Spider-Man: Into the Spider-Verse is the best Spider-Man movie yet, and that’s coming from someone who swooned over Spider-Man: Homecoming. Or maybe it was just relief that a film came along that finally managed to capture just what made Spidey one of the most popular superheroes for decades. It is a little unfair, since the fact that Into the Spider-Verse is animated means there are so many more opportunities to delve into the Spider-Man mythology in a fashion that suits the character perfectly.
In a film that’s all about the vast universe that’s sprung up around this character, it’s fitting that the first thing Into the Spider-Verse does is acknowledge that history in a quick montage of the various iterations pop culture has given us over the decades. When we get to that dumb dance in Spider-Man 3, the movie demurs, “We don’t really talk about this.” As if everybody hasn’t already.
In other words? In its opening moments, Spider-Man: Into the Spider-Verse promises us a film with much of the meta humor and appeal of the Deadpool franchise, only with all the earnestness of the hero we love because he’s firmly committed to helping others and just doing good in general. And the rest of the film delivers on this premise with eye-popping animation that allows for vastly different styles to seamlessly coexist on-screen to create a kind of living, breathing comic book.
All this begins with one of the more recent Spideys to take on the heroic mantle, Miles Morales (Shameik Moore). He has yet to gain his powers as the film begins, but after a proper amount of character and world-building, he encounters a radioactive spider that not only gives him the abilities that will change his life, but brings him into conflict with the villainous Kingpin Wilson Fisk (Liev Schreiber), who has set a plot in motion that leads to various realities colliding with each other, thus bringing Miles into contact with Spideys from some of those realities.
It isn’t just a blast seeing more well-known fan favorites like Spider-Gwen swing into action, it’s iterations like Spider-Ham (John Mulaney), a talking pig, the anime-inspired Peni Parker (Kimiko Glenn), a cheerful girl who fights crime in a mechanized spider suit, and Spider-Man Noir (Nicolas Cage), a black and white character who always has wind blowing his cape around, along with a habit of making old-timey, dark puns. Just seeing these characters play off each other would be worth the price of a ticket, plus the fact that the cast seems to be having a blast bringing them to life.
But since the director and writers of Spider-Man: Into the Spider-Verse were also heavily involved in making films such as The Lego Movie and 22 Jump Street, the excellent animation and voice work complements rather than compensates.
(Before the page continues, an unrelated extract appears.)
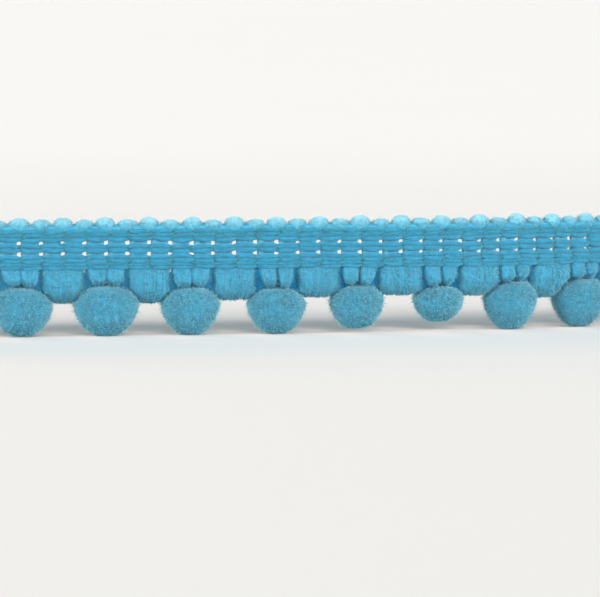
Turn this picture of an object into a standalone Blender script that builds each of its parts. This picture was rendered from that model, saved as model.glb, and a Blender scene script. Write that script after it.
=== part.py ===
"""Pompom fringe trim: a cut length of a narrow knitted band with a row of hanging balls.

It stands on its pompoms in a gentle curve. There are three kinds of piece: the knitted heading with
its looped top edge, one comb of pile loops hung from the heading, and the pompoms cut from that pile.
The row of chain stitches, the single yarns and the cut pile are finer than these solids.

Frame: +Z up, z = 0 is the surface it stands on, +X runs along the trim from its left cut end to its
right one, and +Y points to the side without the bright face. The origin is the centre of the
trim's outer box, at the bottom.
"""

import math
from collections import namedtuple

import bmesh
import bpy

MM = 0.001

# ---- Driving dimensions ----

STITCH = 2.757 * MM  # length of one chain stitch along the trim
STITCHES_PER_POMPOM = 4
FIRST_POMPOM = 2  # stitches from the left cut end to the first pompom
PIECE_GAP = 0.3 * MM

HEADING_LOW = 8.8 * MM  # lower edge of the lowest chain
HEADING_THICK = 1.8 * MM
TALL_LOOP_TOP = 15.1 * MM  # the top edge's loops are tall and short in turn
SHORT_LOOP_TOP = 14.8 * MM
LOOP_VALLEY = 14.2 * MM  # the top edge between two loops
LOOP_CHAMFER = 0.45 * MM
EDGE_STEPS_PER_STITCH = 4

FRINGE_TOP = HEADING_LOW - PIECE_GAP
SPINE_LOW = 7.8 * MM  # what joins the pile loops, under the heading
FRINGE_THICK = 3.2 * MM  # through the middle of a pile loop
SPINE_THICK = 1.8 * MM
SLIT_HALF = 0.05  # half of the slit between two pile loops, in stitches
SEAM_RISE = 0.35 * MM  # how far the seam between two fused loops runs up
SEAM_FULLNESS = 0.8  # thickness there, as a share of FRINGE_THICK
# Across one pile loop: a place in stitches from the end of its stitch, and the share of FRINGE_THICK.
LoopRow = namedtuple("LoopRow", "along fullness")
LOOP_SHAPE = (
    LoopRow(0.11, 0.86),
    LoopRow(0.36, 1.0),
    LoopRow(0.64, 1.0),
    LoopRow(0.89, 0.86),
)
LOOP_SHOULDER = 0.35  # share of a loop's drop at which it is thickest
LOOP_TOE = 0.5  # its thickness along the lower edge, as a share of the thickest

WAIST = 0.6  # height of a ball's widest place, as a share of its height: the loops press its top down
POMPOM_SEGMENTS = 16
POMPOM_RINGS = 9

# Where the trim bends, seen from above. Between two rows it turns evenly, so a stretch is an arc, and
# where two rows have the same direction it is straight.
Bend = namedtuple("Bend", "stitches degrees")
BENDS = (
    Bend(0, -12.5),
    Bend(10, -9.0),
    Bend(14, -8.5),
    Bend(18, -8.5),
    Bend(26, -6.5),
    Bend(30, 0.5),
    Bend(34, 7.5),
    Bend(38, 13.5),
    Bend(46, 18.0),
    Bend(52, 18.5),
)
START = (-70.33 * MM, 5.63 * MM)  # the left cut end, which puts the outer box's centre at x = y = 0

# One row for each pompom, from the left, in millimetres: its size along, up and through the trim, how
# far it hangs off its place along the trim, how far it hangs clear of the surface, and the lower edge
# of the fused pile loops on its right.
Pompom = namedtuple("Pompom", "width height depth sway lift loops_low")
POMPOMS = (
    Pompom(7.9, 6.3, 7.0, 0.1, 0.0, 4.2),
    Pompom(8.2, 6.5, 7.2, -0.2, 0.0, 4.3),
    Pompom(8.0, 6.4, 7.2, 0.3, 0.0, 4.15),
    Pompom(8.7, 6.6, 7.4, 0.0, 0.0, 4.1),
    Pompom(7.8, 6.3, 7.0, -0.2, 0.0, 4.35),
    Pompom(7.9, 6.1, 7.0, 0.0, 0.0, 4.6),
    Pompom(7.4, 5.8, 6.7, -0.5, 0.5, 4.75),
    Pompom(6.9, 4.8, 6.5, -0.4, 1.2, 4.5),
    Pompom(7.5, 6.5, 6.9, -1.0, 0.0, 4.05),
    Pompom(8.0, 6.6, 7.1, -1.1, 0.0, 4.1),
    Pompom(7.7, 6.4, 7.0, -0.4, 0.0, 4.2),
    Pompom(8.1, 6.5, 7.2, 0.1, 0.0, 4.1),
    Pompom(7.8, 6.4, 7.0, 0.2, 0.0, 4.2),
)
FIRST_LOOPS_LOW = 4.2  # of the pile loop left of the first pompom

# Colour, roughness
YARN_BLUE = (0.075, 0.36, 0.53, 1.0)
PILE_BLUE = (0.085, 0.37, 0.53, 1.0)
BALL_BLUE = (0.10, 0.39, 0.55, 1.0)
YARN_ROUGHNESS = 0.9

# ---- Sizes worked out from them ----

STITCHES = STITCHES_PER_POMPOM * len(POMPOMS)
PATH_STEPS_PER_STITCH = 16
POLE_DROP = math.cos(math.pi / POMPOM_RINGS)  # how far the flat spot is below a unit ball's centre


def direction(stitches):
    """The trim's direction in plan, in radians from +X."""
    for low, high in zip(BENDS, BENDS[1:]):
        if stitches <= high.stitches:
            share = (stitches - low.stitches) / (high.stitches - low.stitches)
            return math.radians(low.degrees + share * (high.degrees - low.degrees))
    return math.radians(BENDS[-1].degrees)


def walk_path():
    """Points along the trim's middle in plan, PATH_STEPS_PER_STITCH for each stitch."""
    x, y = START
    points = [(x, y)]
    step = STITCH / PATH_STEPS_PER_STITCH
    for i in range(STITCHES * PATH_STEPS_PER_STITCH):
        angle = direction((i + 0.5) / PATH_STEPS_PER_STITCH)
        x += step * math.cos(angle)
        y += step * math.sin(angle)
        points.append((x, y))
    return points


PATH = walk_path()


def place(stitches, across, height):
    """World point at a place along the trim, a distance across it towards its back, and a height."""
    at = min(max(stitches, 0.0), STITCHES) * PATH_STEPS_PER_STITCH
    i = min(int(at), len(PATH) - 2)
    share = at - i
    angle = direction(stitches)
    x = PATH[i][0] + share * (PATH[i + 1][0] - PATH[i][0]) - across * math.sin(angle)
    y = PATH[i][1] + share * (PATH[i + 1][1] - PATH[i][1]) + across * math.cos(angle)
    return x, y, height


def clear_scene():
    for thing in list(bpy.data.objects):
        bpy.data.objects.remove(thing, do_unlink=True)


def yarn_material(name, colour):
    material = bpy.data.materials.new(name)
    material.use_nodes = True
    shader = material.node_tree.nodes["Principled BSDF"]
    shader.inputs["Base Color"].default_value = colour
    shader.inputs["Roughness"].default_value = YARN_ROUGHNESS
    shader.inputs["Metallic"].default_value = 0.0
    return material


def add_object(name, mesh, material, collection):
    part = bpy.data.objects.new(name, mesh)
    mesh.materials.append(material)
    collection.objects.link(part)
    return part


def loft(name, rings, material, collection):
    """One closed body through rings of as many points each, with its first and last ring capped."""
    form = bmesh.new()
    rows = [[form.verts.new(point) for point in ring] for ring in rings]
    around = len(rings[0])
    for row, following in zip(rows, rows[1:]):
        for i in range(around):
            j = (i + 1) % around
            form.faces.new((row[i], row[j], following[j], following[i]))
    form.faces.new(rows[0])
    form.faces.new(rows[-1])
    bmesh.ops.recalc_face_normals(form, faces=form.faces)
    mesh = bpy.data.meshes.new(name)
    form.to_mesh(mesh)
    form.free()
    return add_object(name, mesh, material, collection)


# ---- Heading ----


def edge_height(stitches):
    """Height of the looped top edge. A loop stands over each end of a stitch."""
    column = round(stitches)
    top = SHORT_LOOP_TOP if column % 2 else TALL_LOOP_TOP
    off = 2 * abs(stitches - column)
    return LOOP_VALLEY + (top - LOOP_VALLEY) * math.sqrt(max(0.0, 1 - off * off))


def build_heading(collection):
    """The knitted band: a flat strip on edge, with its top edge scalloped by the loops."""
    half = HEADING_THICK / 2
    rings = []
    for i in range(STITCHES * EDGE_STEPS_PER_STITCH + 1):
        at = i / EDGE_STEPS_PER_STITCH
        top = edge_height(at)
        section = (
            (-half, HEADING_LOW),
            (-half, top - LOOP_CHAMFER),
            (-half + LOOP_CHAMFER, top),
            (half - LOOP_CHAMFER, top),
            (half, top - LOOP_CHAMFER),
            (half, HEADING_LOW),
        )
        rings.append([place(at, across, height) for across, height in section])
    return loft("heading", rings, yarn_material("heading_yarn", YARN_BLUE), collection)


# ---- Pile loops ----


def hang_place(number):
    """Where a pompom hangs along the trim, in stitches from the left cut end."""
    return FIRST_POMPOM + STITCHES_PER_POMPOM * number + POMPOMS[number].sway * MM / STITCH


def waist_height(pompom):
    return (pompom.lift + WAIST * pompom.height) * MM


def crown_height(pompom):
    """From a ball's widest place to its top."""
    return (1 - WAIST) * pompom.height * MM


def over_pompom(stitches, number):
    """Lowest height that clears this pompom by the gap, or 0 beside it."""
    pompom = POMPOMS[number]
    reach = pompom.width * MM / 2 + PIECE_GAP
    off = (stitches - hang_place(number)) * STITCH / reach
    if abs(off) >= 1:
        return 0.0
    rise = (crown_height(pompom) + PIECE_GAP) * math.sqrt(1 - off * off)
    return waist_height(pompom) + rise


def loops_low(stitches):
    """Lower edge of the pile loops at this place, over the pompoms and between them."""
    period = int(stitches) // STITCHES_PER_POMPOM
    half = STITCHES_PER_POMPOM * period + FIRST_POMPOM
    right_of = min(period - (stitches < half), len(POMPOMS) - 1)
    hang = POMPOMS[right_of].loops_low if right_of >= 0 else FIRST_LOOPS_LOW
    near = [n for n in (period - 1, period, period + 1) if 0 <= n < len(POMPOMS)]
    return max([hang * MM] + [over_pompom(stitches, n) for n in near])


def is_seam(column):
    """Whether two fused loops meet at this end of a stitch, midway between two pompoms."""
    return column % STITCHES_PER_POMPOM == 0


def fringe_stations():
    """(place, lower edge, thickness) all along the comb: each stitch holds one pile loop, and a slit
    parts it from the next one up to the spine, or a shallow seam where the two are fused."""
    stations = []
    for column in range(STITCHES + 1):
        if is_seam(column):
            stations.append((column, loops_low(column) + SEAM_RISE, FRINGE_THICK * SEAM_FULLNESS))
        else:
            stations.append((column - SLIT_HALF, SPINE_LOW, SPINE_THICK))
            stations.append((column + SLIT_HALF, SPINE_LOW, SPINE_THICK))
        if column < STITCHES:
            for row in LOOP_SHAPE:
                at = column + row.along
                stations.append((at, min(loops_low(at), SPINE_LOW), FRINGE_THICK * row.fullness))
    return stations


def build_loop_fringe(collection):
    """One comb: a spine under the heading, and a tooth for each pile loop."""
    rings = []
    for at, low, thick in fringe_stations():
        drop = FRINGE_TOP - low
        neck = SPINE_THICK / 2
        half = thick / 2
        section = (
            (-neck, FRINGE_TOP),
            (-half, FRINGE_TOP - LOOP_SHOULDER * drop),
            (-LOOP_TOE * half, low),
            (LOOP_TOE * half, low),
            (half, FRINGE_TOP - LOOP_SHOULDER * drop),
            (neck, FRINGE_TOP),
        )
        rings.append([place(at, across, height) for across, height in section])
    return loft("loop_fringe", rings, yarn_material("pile_yarn", PILE_BLUE), collection)


# ---- Pompoms ----


def build_pompom(number, material, collection):
    """A ball of cut pile, wider than it is high and flatter above its waist than below it, with a
    small flat spot underneath."""
    pompom = POMPOMS[number]
    form = bmesh.new()
    bmesh.ops.create_uvsphere(
        form, u_segments=POMPOM_SEGMENTS, v_segments=POMPOM_RINGS, radius=1.0
    )
    foot_height = WAIST * pompom.height * MM / POLE_DROP
    for vertex in form.verts:
        vertex.co.z = max(vertex.co.z, -POLE_DROP)
        vertex.co.x *= pompom.width * MM / 2
        vertex.co.y *= pompom.depth * MM / 2
        vertex.co.z *= crown_height(pompom) if vertex.co.z > 0 else foot_height
    mesh = bpy.data.meshes.new(f"pompom_{number + 1:02d}")
    form.to_mesh(mesh)
    form.free()
    mesh.shade_smooth()
    mesh.set_sharp_from_angle(angle=math.radians(50))
    ball = add_object(mesh.name, mesh, material, collection)
    at = hang_place(number)
    ball.location = place(at, 0.0, waist_height(pompom))
    ball.rotation_euler.z = direction(at)
    return ball


def main():
    clear_scene()
    collection = bpy.data.collections.new("pompom_fringe_trim")
    bpy.context.scene.collection.children.link(collection)
    build_heading(collection)
    build_loop_fringe(collection)
    material = yarn_material("cut_pile", BALL_BLUE)
    for number in range(len(POMPOMS)):
        build_pompom(number, material.copy(), collection)


main()
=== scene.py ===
import math
from collections import namedtuple

import bpy
import numpy as np
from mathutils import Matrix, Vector


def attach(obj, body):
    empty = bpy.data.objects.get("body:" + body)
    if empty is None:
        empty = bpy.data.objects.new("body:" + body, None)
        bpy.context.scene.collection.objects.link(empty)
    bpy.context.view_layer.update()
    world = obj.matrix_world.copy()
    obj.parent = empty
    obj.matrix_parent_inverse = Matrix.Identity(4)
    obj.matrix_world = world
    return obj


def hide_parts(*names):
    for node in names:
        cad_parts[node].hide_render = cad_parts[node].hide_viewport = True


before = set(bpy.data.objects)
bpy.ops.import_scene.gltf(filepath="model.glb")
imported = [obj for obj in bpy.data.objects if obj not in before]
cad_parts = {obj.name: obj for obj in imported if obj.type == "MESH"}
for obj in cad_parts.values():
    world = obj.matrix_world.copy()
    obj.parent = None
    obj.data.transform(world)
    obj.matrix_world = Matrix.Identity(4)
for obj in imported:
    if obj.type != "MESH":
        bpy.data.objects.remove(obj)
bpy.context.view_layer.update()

# Looks for the pompom fringe trim: the yarns, loops and cut pile around its plain solids.
# Each piece is worked out on a straight trim, where x runs along it from its left cut end, y goes
# through it towards its back and z is up, and lay() then bends it to its curve.

MM = 0.001

# ---- Driving dimensions, as in the part's source ----

STITCH = 2.757 * MM
STITCHES_PER_POMPOM = 4
FIRST_POMPOM = 2  # stitches from the left cut end
TALL_LOOP_TOP = 15.1 * MM
SHORT_LOOP_TOP = 14.8 * MM
WAIST = 0.6  # height of a ball's widest place, as a share of its height
POMPOM_RINGS = 9

# The trim's direction in plan, from +X, at places along it from its left cut end, where START is.
Bend = namedtuple("Bend", "stitches degrees")
BENDS = (
    Bend(0, -12.5),
    Bend(10, -9.0),
    Bend(14, -8.5),
    Bend(18, -8.5),
    Bend(26, -6.5),
    Bend(30, 0.5),
    Bend(34, 7.5),
    Bend(38, 13.5),
    Bend(46, 18.0),
    Bend(52, 18.5),
)
START = (-70.33 * MM, 5.63 * MM)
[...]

The story itself is fantastic, full of humor and heart as Miles not only has to cope with events far bigger than himself with more experienced heroes, but learns to come into his own and embrace life as a superhero himself. And thank goodness, the movie also knows how to commit to the kind of diversity that avoids self-congratulation. Miles Morales has always been far more than that, and Into the Spider-Verse portrays him and the variety of people that populate the film in a respectful, matter-of-fact way that other movies could take a lesson from. Stay tuned after for post-credits scenes that add even more fun.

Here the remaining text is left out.